Unfortunately, the Bush plan is an unbalanced rush to meet short- and long-term energy needs almost entirely by increasing the supply of fossil fuels and building new power plants. This emphasis on supply is economically and environmentally unsound, and it almost entirely ignores whole dimensions of energy policy like the painful boom-and-bust cycles and the impact on global warming.

What it proposes undermines thirty years of federal policy and thinking on energy efficiency and its benefits. Energy Task Force chief Dick Cheney’s now notorious declaration that "conservation may be a sign of personal virtue, but it is not a sufficient basis for a sound, comprehensive energy policy" ignited an open war at the Department of Energy (DOE). Economists from the administration-favored Energy Information Administration, a DOE division that has traditionally promoted fossil fuels and downplayed efficiency, were openly challenged by scientists working in five of the department’s national labs. Their studies conclude that energy efficiency by itself could avert the need for 610 of the 1,300 new power plants called for in the Bush-Cheney proposal. Their findings suggest the crucial importance of government-mandated efficiency standards.
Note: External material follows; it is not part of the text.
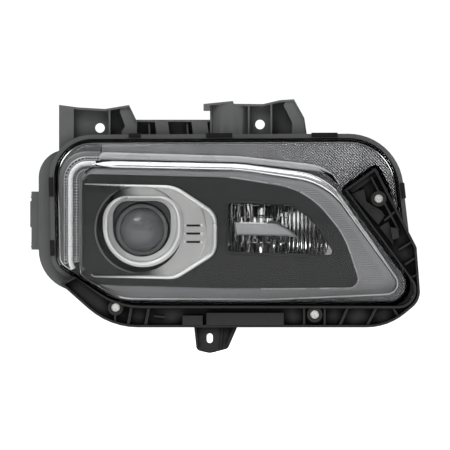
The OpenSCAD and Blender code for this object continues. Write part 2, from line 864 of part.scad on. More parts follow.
module bracket_ribs(wide) {
    top = bracket_front + 3;
    pad = bracket_front + 6.5;
    rib([17.8, -212], [17.8, -230], wide, top, plate_front);
    for (x = [37, 57]) rib([x, -203], [x - 5, -230], wide + 1, top, plate_front);
    rib([62, -216], [75, -217.5], wide, pad, plate_front);
    block([95, bracket_front, -226.5], [118, plate_front, -215.5]);
    block([122.5, bracket_front - 1, -226.5], [211, plate_front, -212.5]);
    for (x = [234.5, 258]) rib([x, -203], [x, -230], wide, top, plate_front);
    rib([286, -203], [274, -230], wide + 0.6, top, plate_front);
    rib([319, -203], [305, -230], wide + 0.6, top, plate_front);
    rib([334, -203], [346, -222], wide, top, plate_front);
    slab(pad, plate_front) polygon([[283, -72], [315, -49], [318, -55], [291, -74]]);
    slab(pad, plate_front)
        polygon([[288.5, -76], [303, -70.5], [306, -85], [323, -95], [327, -101], [319.5, -111]]);
    slab(pad, plate_front) polygon([[321, -114], [331, -107.5], [334, -116], [336.5, -129], [337, -135]]);
    rib([311, -56], [343, -118], wide, top, plate_front);
    rib([326.5, -106.5], [339, -96], wide, top, plate_front);
    slab(bracket_front, plate_front) polygon([[333.5, -114], [342, -115.5], [343.5, -126], [336, -128.5]]);
    rib([343, -140], [366, -126], wide, top, plate_front);
    rib([350, -157], [370, -144], wide, top, plate_front);
    rib([356, -172], [370, -166], wide, top, plate_front);
}

module lower_tab() {
    slab(-22, -18) outline(tab_outline);
    rib([109.5, -226.5], [112, -252], 2.4, -27, -18);
    rib([155.6, -226.5], [146.2, -250], 2.4, -27, -18);
    rib([141, -226.5], [138.5, -254], 1.6, -24, -18);
}

module slot_drawing() {
    half = slot_length / 2 - slot_r;
    for (side = [-1, 1]) translate([0, side * half]) circle(r = slot_r);
    translate([-slot_r, -half]) square([2 * slot_r, 2 * half]);
}

module bracket_screws() {
    color([0.75, 0.75, 0.76]) for (p = bracket_screw_places) difference() {
        union() {
            post(p, screw_r, plate_front - 2, -21);
            post(p, screw_head_r, plate_front - 2.5, plate_front - 1.5);
            post(p, screw_head_r - 0.9, plate_front - 5, plate_front - 2.5);
        }
        for (turned = [0, 30]) translate([p[0], plate_front - 6, p[1]]) rotate([-90, turned, 0])
            cylinder(r = 2, h = 3, $fn = 6);
    }
}

// The tilting projector ----------------------------------------------------------------------------

module carrier() {
    color([0.62, 0.63, 0.64]) difference() {
        union() {
            slab(carrier_front, carrier_back) {
                translate(optic) circle(r = carrier_r);
                translate(aim_at) circle(r = aim_nut_r + 3);
                translate([lever_x - 11, -178]) square([22, 30]);
                translate([optic[0] - pivot_half + 3, pivot_z - 6]) square([2 * pivot_half - 6, 12]);
            }
            for (side = [-1, 1]) {
                inner = optic[0] + side * (pivot_half - 10);
                outer = optic[0] + side * (pivot_half - 2);
                tip = optic[0] + side * (pivot_half + 8);
                block([min(inner, outer), pivot_y - 5, pivot_z - 6],
                      [max(inner, outer), pivot_y + 5, pivot_z + 6]);
                pin_x(min(inner, tip), max(inner, tip), pivot_y, pivot_z, pivot_r);
            }
        }
        post(optic, bowl_r + bowl_wall + 0.2, -10, 20);
        post(aim_at, aim_nut_r, -10, 20);
        post([lever_x, shutter_z - lever_length], plunger_r + 0.8, -10, 20);
        for (p = projector_screw_places) post(p, 1.5, -10, 20);
    }
}

module aim_nut() {
    play = 0.6;
    color("white") revolve(aim_at, [[aim_r + play, -2], [aim_nut_r, -2], [aim_nut_r, carrier_back],
                                    [8.5, carrier_back], [8.5, 12], [aim_r + play, 12]]);
}

module projector_bowl() {
    steps = 8;
    curve = [for (i = [0 : steps]) let (y = neck_y * i / steps)
        [bowl_r * sqrt(1 - pow(y / bowl_depth, 2)), y]];
    color([0.8, 0.81, 0.82]) difference() {
        revolve(optic, concat(curve, [[neck_r, neck_y], [neck_r, neck_y + 8],
                                      [curve[steps][0] + bowl_wall, neck_y + 8]],
                              [for (i = [steps : -1 : 1]) curve[i] + [bowl_wall, 0]],
                              [[bowl_r + bowl_wall, carrier_front], [flange_r, carrier_front],
                               [flange_r, 0]]));
        projector_cuts();
    }
}

// The screw holes and the notch for the aiming nut in the projector's flanges
module projector_cuts() {
    post(aim_at, aim_nut_r + 1, -12, carrier_front);
    for (p = projector_screw_places) post(p, 1.5, -10, carrier_front + 1);
}

module lens_holder() {
    seat = glass_r + 0.1;
    color([0.2, 0.2, 0.21]) difference() {
        revolve(optic, [[glass_r - 0.9, -35], [glass_r + 3, -35], [glass_r + 3, -22], [holder_r, -16],
                        [holder_r, -3], [flange_r, -3], [flange_r, 0], [holder_bore_r, 0],
                        [holder_bore_r, -15], [glass_r + 0.5, -21], [glass_r + 0.5, -27],
                        [glass_r - 2, -28], [glass_r - 2, glass_back_y], [seat, glass_back_y],
                        [seat, glass_seat_y], [glass_r - 0.9, glass_seat_y]]);
        projector_cuts();
        pin_x(optic[0] - 40, optic[0] + 40, shutter_y, shutter_z, shutter_pin_r);
        block([lever_x - 4, -15, shutter_z - 16], [lever_x + 4, -3.2, shutter_z - 2]);
    }
}

module projector_lens() {
    rim = glass_r - 1.2;
    tip = glass_seat_y - glass_tip_y;
    face_r = (rim * rim + tip * tip) / (2 * tip);
    color([0.7, 0.75, 0.8, 0.5]) {
        intersection() {
            translate([optic[0], glass_tip_y + face_r, optic[1]]) sphere(r = face_r);
            post(optic, rim, glass_tip_y - 1, glass_seat_y + 0.5);
        }
        post(optic, glass_r, glass_seat_y, glass_back_y);
    }
}

module projector_screws() {
    color("silver") for (p = projector_screw_places) {
        post(p, 1.5, -3, carrier_back - 0.5);
        post(p, 2.8, -5.2, -3);
    }
}

module low_beam_glass() {
    color([0.9, 0.93, 0.95, 0.5]) {
        post(optic, 5, 22, neck_y + 1);
        translate([optic[0], 22, optic[1]]) sphere(r = 5);
    }
}

module low_beam_base() {
    color([0.7, 0.7, 0.68]) {
        post(optic, neck_r, neck_y + 1, neck_y + 8);
        post(optic, neck_r + 3.5, neck_y + 8, neck_y + 11);
        post(optic, 9, neck_y + 11, neck_y + 22);
    }
}

module bulb_plug() {
    color([0.15, 0.15, 0.16]) {
        block([optic[0] - 11, neck_y + 22, optic[1] - 8], [optic[0] + 11, neck_y + 38, optic[1] + 8]);
        block([optic[0] - 4, neck_y + 24, optic[1] + 8], [optic[0] + 4, neck_y + 34, optic[1] + 10]);
    }
}

module cutoff_shutter() {
    color([0.3, 0.3, 0.3]) difference() {
        union() {
            slab(shutter_y - 1, shutter_y + 1)
                polygon([[28, shutter_z], [28, -124], [34, optic[1]], [47, optic[1]], [51, optic[1] - 2],
                         [64, optic[1] - 2], [69, -126], [69, shutter_z]]);
            pin_x(30, 58, shutter_y, shutter_z, 3);
            block([lever_x - 3, shutter_y - 1, shutter_z - lever_length - 4],
                  [lever_x + 3, shutter_y + 1, shutter_z]);
        }
        pin_x(20, 80, shutter_y, shutter_z, shutter_pin_r + 0.05);
        block([58, shutter_y - 5, shutter_z - 5], [80, shutter_y + 5, shutter_z + 4.5]);
    }
}

module shutter_pin() {
    color("silver") pin_x(optic[0] - 25, optic[0] + 25, shutter_y, shutter_z, shutter_pin_r);
}

module solenoid() {
    at = [lever_x, shutter_z - lever_length];
    color([0.25, 0.25, 0.27]) difference() {
        union() {
            block([at[0] - 9, carrier_back, at[1] - 9], [at[0] + 9, carrier_back + 2.5, at[1] + 9]);
            post(at, 8, carrier_back + 2.5, 36);
        }
        post(at, plunger_r + pivot_gap, carrier_back - 1, 26);
    }
}

module plunger() {
    at = [lever_x, shutter_z - lever_length];
    tip_r = 3;
    tip_y = shutter_y + 1 + gap + tip_r;
    color("silver") {
        translate([at[0], tip_y, at[1]]) sphere(r = tip_r);
        post(at, plunger_r, tip_y, 22);
    }
}

housing();
seal_bead();
outer_lens();
lens_clips();
main_bezel();
bezel_screws();
satin_trim();
chrome_frame();
projector_shroud();
upper_panel();
diffuser_strip();
light_guide();
guide_tray();
led_board();
led_heat_sink();
led_lead();
turn_reflector();
turn_bulb_shield();
turn_bulb();
turn_socket();
turn_socket_seal();
bumper_bracket();
bracket_screws();
driver_cover();
driver_cover_screws();
main_connector();
connector_pins();
vent_elbows();
pivot_sockets();
aim_screw();
low_beam_cap();
cap_seal();
carrier();
aim_nut();
projector_bowl();
lens_holder();
projector_lens();
projector_screws();
low_beam_glass();
low_beam_base();
bulb_plug();
cutoff_shutter();
shutter_pin();
solenoid();
plunger();
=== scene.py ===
import math
import bmesh
import bpy
import numpy as np
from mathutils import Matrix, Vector


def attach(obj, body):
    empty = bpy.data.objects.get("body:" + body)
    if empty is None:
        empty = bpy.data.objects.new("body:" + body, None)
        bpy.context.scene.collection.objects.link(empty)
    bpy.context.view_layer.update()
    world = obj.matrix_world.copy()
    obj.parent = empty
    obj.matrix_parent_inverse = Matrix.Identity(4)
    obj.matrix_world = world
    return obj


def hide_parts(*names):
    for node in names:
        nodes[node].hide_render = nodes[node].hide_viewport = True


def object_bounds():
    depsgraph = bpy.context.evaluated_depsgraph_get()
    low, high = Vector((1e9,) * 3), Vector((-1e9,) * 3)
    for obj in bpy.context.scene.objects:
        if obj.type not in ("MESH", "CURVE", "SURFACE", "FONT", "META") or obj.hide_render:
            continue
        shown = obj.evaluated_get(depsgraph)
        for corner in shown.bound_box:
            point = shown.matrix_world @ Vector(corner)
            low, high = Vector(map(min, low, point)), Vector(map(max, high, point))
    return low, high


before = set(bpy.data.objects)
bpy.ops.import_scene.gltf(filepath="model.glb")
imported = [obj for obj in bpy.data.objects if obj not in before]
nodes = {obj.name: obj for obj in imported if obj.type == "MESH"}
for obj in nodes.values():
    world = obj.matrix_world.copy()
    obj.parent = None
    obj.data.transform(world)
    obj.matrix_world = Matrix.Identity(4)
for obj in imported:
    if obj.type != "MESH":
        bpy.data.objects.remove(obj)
cad_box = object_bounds()
scene = bpy.context.scene
scene.view_settings.view_transform = "Standard"
MM = 0.001

# ---------------------------------------------------------------- camera, world, lights, floor
CENTRE = Vector((0.14375, 0.0, -0.1116))
FIELD = 0.5175
DISTANCE = 14.0
SENSOR = 36.0
ROOM_LIGHT = 0.75
camera_data = bpy.data.cameras.new("camera")
camera = bpy.data.objects.new("camera", camera_data)
scene.collection.objects.link(camera)
camera.location = CENTRE + Vector((0, -DISTANCE, 0))
camera.rotation_euler = (math.pi / 2, 0, 0)
camera_data.sensor_width = SENSOR
camera_data.lens = SENSOR * DISTANCE / FIELD
camera_data.clip_end = 100.0
scene.camera = camera

world = bpy.data.worlds.new("studio")
scene.world = world
world.use_nodes = True
wt = world.node_tree
wt.nodes.clear()


def world_node(kind, **values):
    """A node of the world's tree, with its inputs set by name."""
    node = wt.nodes.new(kind)
    for key, value in values.items():
        node.inputs[key.replace("_", " ")].default_value = value
    return node


# Seen directly the world is white; what lights the object is a room, bright above and dark below
w_out = world_node("ShaderNodeOutputWorld")
w_path = world_node("ShaderNodeLightPath")
w_mix = world_node("ShaderNodeMixShader")
w_seen = world_node("ShaderNodeBackground", Color=(1, 1, 1, 1), Strength=1.05)
w_lit = world_node("ShaderNodeBackground", Strength=ROOM_LIGHT)
w_coord = world_node("ShaderNodeTexCoord")
w_split = world_node("ShaderNodeSeparateXYZ")
w_up = world_node("ShaderNodeValToRGB")
w_scale = world_node("ShaderNodeMapRange", From_Min=-1.0, From_Max=1.0)
ramp = w_up.color_ramp
ramp.elements[0].color = (0.10, 0.10, 0.10, 1)
for place, grey in ((0.42, 0.14), (0.52, 0.22), (0.66, 0.42), (0.85, 1.0)):
    ramp.elements.new(place).color = (grey, grey, grey, 1)
wt.links.new(w_coord.outputs["Generated"], w_split.inputs[0])
wt.links.new(w_split.outputs["Z"], w_scale.inputs["Value"])
wt.links.new(w_scale.outputs["Result"], w_up.inputs["Fac"])
wt.links.new(w_up.outputs["Color"], w_lit.inputs["Color"])
wt.links.new(w_path.outputs["Is Camera Ray"], w_mix.inputs["Fac"])
wt.links.new(w_lit.outputs[0], w_mix.inputs[1])
wt.links.new(w_seen.outputs[0], w_mix.inputs[2])
wt.links.new(w_mix.outputs[0], w_out.inputs["Surface"])


def softbox(name, place, target, size, power):
    """A rectangular light that faces target."""
    data = bpy.data.lights.new(name, "AREA")
    data.shape = "RECTANGLE"
    data.size = size[0]
    data.size_y = size[1]
    data.energy = power
    light = bpy.data.objects.new(name, data)
    light.location = place
    light.rotation_euler = (Vector(target) - Vector(place)).to_track_quat("-Z", "Y").to_euler()
    scene.collection.objects.link(light)


softbox("key", (-0.75, -1.3, 1.45), CENTRE, (1.1, 0.6), 30)
softbox("fill", (2.1, -0.8, 0.3), CENTRE, (0.9, 1.6), 26)
softbox("top", (0.15, -0.45, 1.5), CENTRE, (1.6, 0.5), 18)
softbox("back_left", (-1.4, 1.2, 0.9), CENTRE, (0.8, 0.8), 14)
softbox("back_right", (1.6, 1.4, 0.8), CENTRE, (0.8, 0.8), 14)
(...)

The scientists’ report, "Scenarios for a Clean Energy Future," published last November, argues that easy-to-achieve efficiency standards save enormous amounts of energy resources. Changes in building standards could spare the need for 100 new plants; more efficient appliances (water heaters, air conditioners, washing machines, and clothes dryers) could postpone the need for 180 more. If Americans seriously considered where the 1,300 Bush-Cheney power plants—one a week for twenty years—are going to be built, including the nuclear power plant down the road, perhaps they would pay more for a washer that would make up that cost in lower electric bills.

The possibility of overall energy savings in government-mandated fuel efficiency is equally dramatic. If American cars and light trucks (including SUVs) got just three more miles to the gallon, the United States would save 1 million barrels of oil a day out of the roughly 10 million it imports. Contrast that million barrels with the six hundred thousand barrels a day that Bush-Cheney projects the Alaska National Wildlife Refuge would produce in 2010.

The plan’s neglect of energy efficiency reveals a distinct bias toward extraction (should we be surprised?) from two former oil executives now in charge of energy policy. It’s a bias wholly lacking in merit, economically or environmentally. Government investments in DOE efficiency projects have more than paid for themselves: By one estimate, the $12 billion DOE has invested in such research and development since 1978 has saved consumers $100 billion in energy costs. There are relatively clean, renewable energies (wind, solar, and fuel cell) that merit more government investment than the plan offers.

Burned by the swift reaction to Cheney’s revealing dismissal of conservation as mere "personal virtue," the administration is now spinning its energy plan as "green" and conservation-conscious. To what extent does Bush manage to deceive himself as the first step toward deceiving the public? It is probably pointless to guess at the mixture of ignorance and guile in this. The truth is that the proposed plan’s conservation components and environmental concerns are mostly minor, vague, and voluntary. Anyone believing otherwise probably also believes that the Bush tax cut is a big break for the little guy.

Furthermore, not a few economists and other voices in the business community fear that the Bush-Cheney emphasis on adding supply, in the absence of equal attention to checking demand, will do little to temper the boom-and-bust cycles that have plagued American energy production and consumption.

This is a case where slow is good. Congress should subject the Bush-Cheney energy plan (developed largely in secret) to a detailed public scrutiny, conducting hearings on it, piece by piece. Democrats and less drill-happy Republicans should develop their own alternatives. They need not moralize about conservation and efficiency as "personal virtue," although they also need not be as curiously skittish of that notion as this professedly pious administration. They need only show Americans how individual choices shape the common good and how incentives and constraints have to be put into place so that we actually pay for what we want, rather than pushing the cost into our shared environment, someone else’s backyard, or our children’s and grandchildren’s future.